Friday, May 11, 2012

Romney's a little off the top

If you haven't heard, there's a story circulating about Mitt Romney allegedly tackling and forcefully trimming the hair of a gay classmate. Several people involved — both Democrats and Republicans — independently corroborated the story. The incident is one of the harder-edged acts amid a long recollection of Romney's prankster days at the prestigious Cranbrook School in Michigan.

This revelation is hardly going to make or break Romney for me; he has no chance of earning my vote anyway. If he did, this wouldn't have necessarily disqualified him. Not if he'd own up to the incident, apologize for it and explain with sincerity how one can learn from the mistakes of the past.

But, nope. He's claiming amnesia. OK. It's plausible. Who remembers every little thing they did while in school 50 years ago? Especially since, as one of Mitt's accomplices recalled, things happened so fast. (GOP apologists are seizing upon this, as if the fact that the whole school doesn't recall the attack means it didn't happen. No, the sudden, momentary bullying of a gay student by a few guys in a homophobic culture can't be substantiated merely by everyone involved, can it? Everyone has to have surely heard about it and talked about openly in the decades since. And if they're only finding out about it now and are outraged, they're phony. After all, Mitt would never do that! Such a nice boy! Because that's never been the plot of many, many movies. (Nice try, Zombie Breitbart.) Fie on those bringing up a true story at a relevant time! They're the real haters here. Take notice, kid who shoved me into the urinal in 6th grade: if you run for president, you've got it in the bag. Who'll believe the liberal who waited until the campaign to go national with his piss-soaked underwear?)

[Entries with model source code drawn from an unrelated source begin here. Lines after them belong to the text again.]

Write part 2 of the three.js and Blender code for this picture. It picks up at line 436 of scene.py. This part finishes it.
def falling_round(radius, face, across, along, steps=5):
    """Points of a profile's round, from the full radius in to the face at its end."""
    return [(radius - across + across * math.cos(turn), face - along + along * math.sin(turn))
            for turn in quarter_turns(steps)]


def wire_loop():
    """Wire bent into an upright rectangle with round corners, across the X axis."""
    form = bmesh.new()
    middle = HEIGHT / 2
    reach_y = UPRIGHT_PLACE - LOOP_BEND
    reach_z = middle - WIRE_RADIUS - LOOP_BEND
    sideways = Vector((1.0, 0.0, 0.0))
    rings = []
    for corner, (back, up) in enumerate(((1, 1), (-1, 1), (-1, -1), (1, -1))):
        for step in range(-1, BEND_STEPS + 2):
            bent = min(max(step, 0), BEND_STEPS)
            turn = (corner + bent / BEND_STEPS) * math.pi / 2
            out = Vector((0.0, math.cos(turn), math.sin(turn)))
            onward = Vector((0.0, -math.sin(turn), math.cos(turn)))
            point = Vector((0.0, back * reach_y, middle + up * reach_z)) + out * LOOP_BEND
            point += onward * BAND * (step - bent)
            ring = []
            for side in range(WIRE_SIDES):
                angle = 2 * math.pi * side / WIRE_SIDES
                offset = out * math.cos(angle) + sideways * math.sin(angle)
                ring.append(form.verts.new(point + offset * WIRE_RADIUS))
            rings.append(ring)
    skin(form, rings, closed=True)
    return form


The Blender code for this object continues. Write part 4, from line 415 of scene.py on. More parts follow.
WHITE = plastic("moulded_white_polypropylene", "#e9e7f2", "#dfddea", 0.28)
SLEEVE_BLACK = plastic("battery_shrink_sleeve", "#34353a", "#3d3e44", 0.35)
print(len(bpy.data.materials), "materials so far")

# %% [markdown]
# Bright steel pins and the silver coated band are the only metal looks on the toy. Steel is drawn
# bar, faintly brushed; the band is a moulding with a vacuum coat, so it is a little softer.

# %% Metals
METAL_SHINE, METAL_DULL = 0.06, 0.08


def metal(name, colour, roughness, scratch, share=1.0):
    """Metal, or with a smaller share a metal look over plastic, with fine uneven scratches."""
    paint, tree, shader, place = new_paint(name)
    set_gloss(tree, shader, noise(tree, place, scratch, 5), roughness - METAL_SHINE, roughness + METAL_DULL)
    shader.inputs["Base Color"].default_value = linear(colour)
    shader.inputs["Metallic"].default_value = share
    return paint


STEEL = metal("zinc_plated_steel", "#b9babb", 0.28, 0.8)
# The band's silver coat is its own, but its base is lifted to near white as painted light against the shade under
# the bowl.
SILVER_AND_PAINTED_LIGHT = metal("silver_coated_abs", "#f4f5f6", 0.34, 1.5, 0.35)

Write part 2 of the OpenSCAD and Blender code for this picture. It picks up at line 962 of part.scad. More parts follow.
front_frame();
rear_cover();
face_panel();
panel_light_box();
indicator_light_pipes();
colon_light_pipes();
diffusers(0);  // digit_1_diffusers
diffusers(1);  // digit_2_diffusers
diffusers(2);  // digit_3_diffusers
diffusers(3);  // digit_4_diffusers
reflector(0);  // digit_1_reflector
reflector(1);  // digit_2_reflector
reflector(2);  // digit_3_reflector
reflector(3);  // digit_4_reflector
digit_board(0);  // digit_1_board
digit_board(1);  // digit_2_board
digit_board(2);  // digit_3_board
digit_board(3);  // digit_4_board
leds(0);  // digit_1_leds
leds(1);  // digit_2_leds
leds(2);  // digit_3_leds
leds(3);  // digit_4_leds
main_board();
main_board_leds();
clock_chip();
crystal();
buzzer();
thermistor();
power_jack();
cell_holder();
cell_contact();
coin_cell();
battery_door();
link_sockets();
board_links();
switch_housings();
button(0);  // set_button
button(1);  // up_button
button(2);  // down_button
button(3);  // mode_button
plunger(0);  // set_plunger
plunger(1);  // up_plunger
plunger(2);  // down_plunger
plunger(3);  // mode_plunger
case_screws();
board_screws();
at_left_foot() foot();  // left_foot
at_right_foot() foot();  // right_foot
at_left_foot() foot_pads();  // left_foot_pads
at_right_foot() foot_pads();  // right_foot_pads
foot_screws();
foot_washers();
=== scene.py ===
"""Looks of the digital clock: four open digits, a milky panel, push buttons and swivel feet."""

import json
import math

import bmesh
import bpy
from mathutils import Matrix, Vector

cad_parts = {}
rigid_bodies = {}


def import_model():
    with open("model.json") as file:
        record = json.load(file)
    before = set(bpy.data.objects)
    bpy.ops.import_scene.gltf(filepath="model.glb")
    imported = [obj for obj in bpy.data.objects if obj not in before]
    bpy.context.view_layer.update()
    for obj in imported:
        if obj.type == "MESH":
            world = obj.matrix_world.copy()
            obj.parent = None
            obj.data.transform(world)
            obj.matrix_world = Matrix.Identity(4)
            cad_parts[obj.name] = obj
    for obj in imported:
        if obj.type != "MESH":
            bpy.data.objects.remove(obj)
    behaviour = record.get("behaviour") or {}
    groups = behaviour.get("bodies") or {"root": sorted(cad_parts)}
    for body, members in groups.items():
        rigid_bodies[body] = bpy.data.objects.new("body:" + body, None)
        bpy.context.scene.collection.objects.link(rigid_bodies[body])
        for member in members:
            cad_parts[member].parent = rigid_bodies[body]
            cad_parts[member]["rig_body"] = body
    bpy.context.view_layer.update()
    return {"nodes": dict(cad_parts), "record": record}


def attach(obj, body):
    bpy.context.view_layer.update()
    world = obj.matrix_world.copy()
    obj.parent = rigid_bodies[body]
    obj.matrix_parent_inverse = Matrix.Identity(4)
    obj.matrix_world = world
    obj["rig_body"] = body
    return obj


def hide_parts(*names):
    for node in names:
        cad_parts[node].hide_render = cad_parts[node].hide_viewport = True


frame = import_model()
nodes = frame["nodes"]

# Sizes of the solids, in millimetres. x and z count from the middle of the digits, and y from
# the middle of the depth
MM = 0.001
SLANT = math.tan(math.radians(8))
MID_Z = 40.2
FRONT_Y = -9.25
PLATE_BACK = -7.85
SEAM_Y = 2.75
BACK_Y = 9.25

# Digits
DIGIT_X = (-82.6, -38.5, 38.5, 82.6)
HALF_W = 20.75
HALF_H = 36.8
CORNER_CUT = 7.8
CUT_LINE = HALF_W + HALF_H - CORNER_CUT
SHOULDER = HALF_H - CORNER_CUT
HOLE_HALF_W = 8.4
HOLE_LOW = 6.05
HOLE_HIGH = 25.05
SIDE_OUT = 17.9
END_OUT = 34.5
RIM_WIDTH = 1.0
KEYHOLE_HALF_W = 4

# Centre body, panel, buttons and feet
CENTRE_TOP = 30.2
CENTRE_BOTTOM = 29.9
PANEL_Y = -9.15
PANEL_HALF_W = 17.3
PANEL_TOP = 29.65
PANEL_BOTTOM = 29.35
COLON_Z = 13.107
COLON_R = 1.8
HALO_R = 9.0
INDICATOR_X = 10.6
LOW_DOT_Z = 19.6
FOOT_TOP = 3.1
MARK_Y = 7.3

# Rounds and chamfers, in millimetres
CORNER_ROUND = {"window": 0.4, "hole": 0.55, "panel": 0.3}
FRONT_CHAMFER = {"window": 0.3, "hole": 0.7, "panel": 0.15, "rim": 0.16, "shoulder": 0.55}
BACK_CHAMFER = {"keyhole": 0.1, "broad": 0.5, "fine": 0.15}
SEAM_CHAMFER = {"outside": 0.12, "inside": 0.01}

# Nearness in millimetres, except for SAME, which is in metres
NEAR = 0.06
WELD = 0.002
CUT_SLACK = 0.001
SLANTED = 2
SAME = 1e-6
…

Sorry, that got way off track.

Romney could have handled this mess in many ways. The most obvious course would have been to acknowledge it, own it and offer it up as a teachable lesson on the need for human compassion and redemption. We all do things in our lives that we regret and that don't paint us in a flattering light. It would help Mitt seem more human, which never hurts. Option two would be to double down, dismiss it as a harmless prank and placate the homophobic voters he's forced to court. That's a shady option, but hardly an unprecedented one in politics.

But instead, Mitt is claiming he doesn't remember that incident, and offered a blanket apology. OK. That's stupid for a lot of reasons: 1) it's such a specifically verified incident that it's hard to imagine the article wouldn't have at least jogged his memory — unless maybe such haircuts happened all the time, a different problem entirely; 2) few of the many pranks outlined in the original article warrant a retroactive apology of this magnitude; 3) he already has a reputation for being a square, aloof rich guy who has steered clear of consequences throughout his life; and 4) oh, really isn't the best pal to gays to begin with.

With all the buzz about how this story broke just as President Obama declared his support for same-sex marriage, it's easy to forget what a clod Romney was and is being about the issue. I think that would have been crystal clear no matter when the story broke. But more than anything else, it shows what kind of decisions the man who would be president makes — bad ones, followed by bad damage control. That's a stark lesson all by itself.